Борис блуждал взглядом в глазах сестры, будто обладали те степным простором и можно было долго скакать, отыскивая то ли, это. В открытости, сестринской любви он изыскивал расчет. Если Ирина - Годунова, она должна несказанно обрадоваться варианту, им скоро предложенному. Ум Борис ценил выше остальных добродетелей. Начал с себя. Не имевшей для него никакой цены искренностью, но важной, как он полагал, щепетильной Ирине, звал к жертвенности. Ирина и без того жизнь положила бы за брата.
– Мария Григорьевна спутала меня по рукам и ногам, - говорил Годунов чрезвычайно серьезно, только глаза на всякий случай смеялись, выработанная годами неотмываемая защита от московского придворного ехидства.
О привязанности к супруге Борис умолчал. Этим он не задавался. Там не было дивидендов. Он настраивал Ирину на принятый лад: брак – сделка, заключаемая между старшими в двух единящихся родах, где мнение молодых – последнее. Иное дело, что выгода Бориса в предстоящем деле была очевидна, для противной же стороны - сомнительна.

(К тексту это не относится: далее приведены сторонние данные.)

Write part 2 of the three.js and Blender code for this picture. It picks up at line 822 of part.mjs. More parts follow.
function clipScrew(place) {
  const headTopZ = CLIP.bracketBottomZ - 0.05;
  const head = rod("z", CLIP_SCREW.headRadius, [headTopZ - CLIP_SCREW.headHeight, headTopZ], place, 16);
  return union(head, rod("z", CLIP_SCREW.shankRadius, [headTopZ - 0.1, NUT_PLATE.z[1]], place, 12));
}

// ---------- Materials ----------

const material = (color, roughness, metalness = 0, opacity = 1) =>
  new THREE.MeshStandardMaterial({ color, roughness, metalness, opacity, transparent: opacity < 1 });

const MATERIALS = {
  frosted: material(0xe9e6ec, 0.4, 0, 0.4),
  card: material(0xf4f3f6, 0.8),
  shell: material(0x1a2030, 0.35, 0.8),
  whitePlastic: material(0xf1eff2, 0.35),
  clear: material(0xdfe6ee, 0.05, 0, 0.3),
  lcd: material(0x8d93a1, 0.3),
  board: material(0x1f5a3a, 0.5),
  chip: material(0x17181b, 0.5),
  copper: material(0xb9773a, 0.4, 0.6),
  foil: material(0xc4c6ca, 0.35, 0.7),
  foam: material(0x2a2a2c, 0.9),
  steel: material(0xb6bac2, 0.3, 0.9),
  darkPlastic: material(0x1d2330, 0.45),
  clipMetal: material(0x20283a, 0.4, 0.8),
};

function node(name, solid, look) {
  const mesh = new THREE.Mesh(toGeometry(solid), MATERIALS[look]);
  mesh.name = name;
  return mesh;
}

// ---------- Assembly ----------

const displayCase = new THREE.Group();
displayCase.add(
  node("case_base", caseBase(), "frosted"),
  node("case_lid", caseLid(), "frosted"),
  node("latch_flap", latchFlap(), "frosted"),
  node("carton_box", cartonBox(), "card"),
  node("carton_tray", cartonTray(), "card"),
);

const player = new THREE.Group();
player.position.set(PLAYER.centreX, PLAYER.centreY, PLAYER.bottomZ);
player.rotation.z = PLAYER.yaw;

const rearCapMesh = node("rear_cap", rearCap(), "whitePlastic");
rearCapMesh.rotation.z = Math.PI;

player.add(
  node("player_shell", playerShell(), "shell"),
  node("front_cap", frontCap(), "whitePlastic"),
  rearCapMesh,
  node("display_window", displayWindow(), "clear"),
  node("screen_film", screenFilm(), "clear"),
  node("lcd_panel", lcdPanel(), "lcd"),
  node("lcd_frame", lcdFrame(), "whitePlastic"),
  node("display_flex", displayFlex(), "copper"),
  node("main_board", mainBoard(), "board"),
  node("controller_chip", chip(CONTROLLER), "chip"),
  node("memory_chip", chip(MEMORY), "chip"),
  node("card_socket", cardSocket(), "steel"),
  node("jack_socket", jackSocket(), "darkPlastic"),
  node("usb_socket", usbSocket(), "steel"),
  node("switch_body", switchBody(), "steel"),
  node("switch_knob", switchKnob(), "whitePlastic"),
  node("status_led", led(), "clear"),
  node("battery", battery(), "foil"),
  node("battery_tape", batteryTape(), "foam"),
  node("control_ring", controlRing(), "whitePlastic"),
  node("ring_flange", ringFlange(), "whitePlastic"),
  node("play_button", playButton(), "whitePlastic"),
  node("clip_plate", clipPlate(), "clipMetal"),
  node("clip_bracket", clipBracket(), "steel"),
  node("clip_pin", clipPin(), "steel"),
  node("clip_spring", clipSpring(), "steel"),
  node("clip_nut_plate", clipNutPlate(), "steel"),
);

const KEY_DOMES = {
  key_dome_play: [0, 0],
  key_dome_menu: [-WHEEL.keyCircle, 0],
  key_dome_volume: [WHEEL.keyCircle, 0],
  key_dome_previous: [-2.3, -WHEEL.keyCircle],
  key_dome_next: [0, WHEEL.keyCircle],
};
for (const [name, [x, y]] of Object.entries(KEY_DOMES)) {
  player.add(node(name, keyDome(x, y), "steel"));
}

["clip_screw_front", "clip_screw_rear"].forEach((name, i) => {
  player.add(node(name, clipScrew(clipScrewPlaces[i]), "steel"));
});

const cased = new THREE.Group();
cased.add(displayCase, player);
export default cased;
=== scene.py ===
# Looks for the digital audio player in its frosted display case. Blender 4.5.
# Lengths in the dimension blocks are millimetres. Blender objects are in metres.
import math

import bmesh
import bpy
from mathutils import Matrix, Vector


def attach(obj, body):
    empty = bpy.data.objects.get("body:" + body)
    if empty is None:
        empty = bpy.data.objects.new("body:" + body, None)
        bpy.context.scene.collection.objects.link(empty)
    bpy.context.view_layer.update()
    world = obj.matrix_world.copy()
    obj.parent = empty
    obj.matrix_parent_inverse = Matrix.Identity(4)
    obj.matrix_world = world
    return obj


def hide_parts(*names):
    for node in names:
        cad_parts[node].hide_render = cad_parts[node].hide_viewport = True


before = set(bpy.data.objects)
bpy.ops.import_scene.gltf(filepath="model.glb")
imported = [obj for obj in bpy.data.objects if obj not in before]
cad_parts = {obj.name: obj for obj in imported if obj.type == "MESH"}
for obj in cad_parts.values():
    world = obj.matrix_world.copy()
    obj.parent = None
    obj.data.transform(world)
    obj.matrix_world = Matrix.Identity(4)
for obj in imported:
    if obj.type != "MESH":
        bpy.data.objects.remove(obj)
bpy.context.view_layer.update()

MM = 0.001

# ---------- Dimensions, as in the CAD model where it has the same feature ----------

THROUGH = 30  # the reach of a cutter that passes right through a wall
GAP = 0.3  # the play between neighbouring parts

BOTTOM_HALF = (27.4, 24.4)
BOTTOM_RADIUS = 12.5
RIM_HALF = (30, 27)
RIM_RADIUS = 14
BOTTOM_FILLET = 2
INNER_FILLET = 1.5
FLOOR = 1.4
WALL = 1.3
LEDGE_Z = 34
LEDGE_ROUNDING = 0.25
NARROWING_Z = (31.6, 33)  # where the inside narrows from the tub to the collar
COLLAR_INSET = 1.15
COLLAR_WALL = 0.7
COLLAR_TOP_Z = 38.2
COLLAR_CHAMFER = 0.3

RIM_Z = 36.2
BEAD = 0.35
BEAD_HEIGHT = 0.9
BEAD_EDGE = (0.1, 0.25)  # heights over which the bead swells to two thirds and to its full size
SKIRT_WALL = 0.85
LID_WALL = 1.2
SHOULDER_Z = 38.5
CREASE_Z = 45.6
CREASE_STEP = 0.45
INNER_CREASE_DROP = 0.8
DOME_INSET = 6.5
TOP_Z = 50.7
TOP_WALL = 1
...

С болезненной и все нарастающей откровенностью, по мере убеждения в жадном отзывчивом восприятии слушательницы, Борис выложил, как брак его перестал быть полезным по смерти Малюты. Ирину не удивилась рассужденьям, пронизанным материальным. Ей ли не знать о практичности брата! Помимо накоплений предков, эта практичность и обеспечивала достаток, с которого Ирина жертвовала в монастыри и на странниц. Однако от младых ногтей в ней жила истина: супружеские узы - навсегда. Обиход царя, старшего царевича, многих из знати вопияла морали, но не ждет ли их потустороннее божеское отмщение? Брат не пойдет по златым выморочным стопам, да такому мелкому, как он, и не дозволят. Смертные грехи – не привилегия ли помазанников? Зачем горевать о том, чего не изменить? Венчался с Марией – живи. Недавно брак с дочерью всесильного параксилиарха был верхом мечтаний Бориса. Ирина вспомнила умиленного Годунова, когда архиерей вел его с Марией вел вокруг аналоя в Успенском соборе. Молодые цепко ухватились за рушник под проникновенное пение хора и гордо поглядывали на завистливую знать. Тогда Годунов был победителем, обидно недолго, и вот брат укорял промысел, горевал, и как! Жена называлась жерновом, привязанным к ногам. По гибели отца Мария стала бесполезной в продвижении супруга. Ирина подмечала, как тупился Борис, смотреть не решался на Марию, скрывая снедавшие его мысли. Мария возмущала супруга, как возмущает извилистый весенний поток огромный камень, неожиданно вставший поперек русла. Вода бьется, кипит, кидается на один берег, другой, старается перескочить валун сверху, подрыть снизу, а он крепок, велик, нет ему обхода.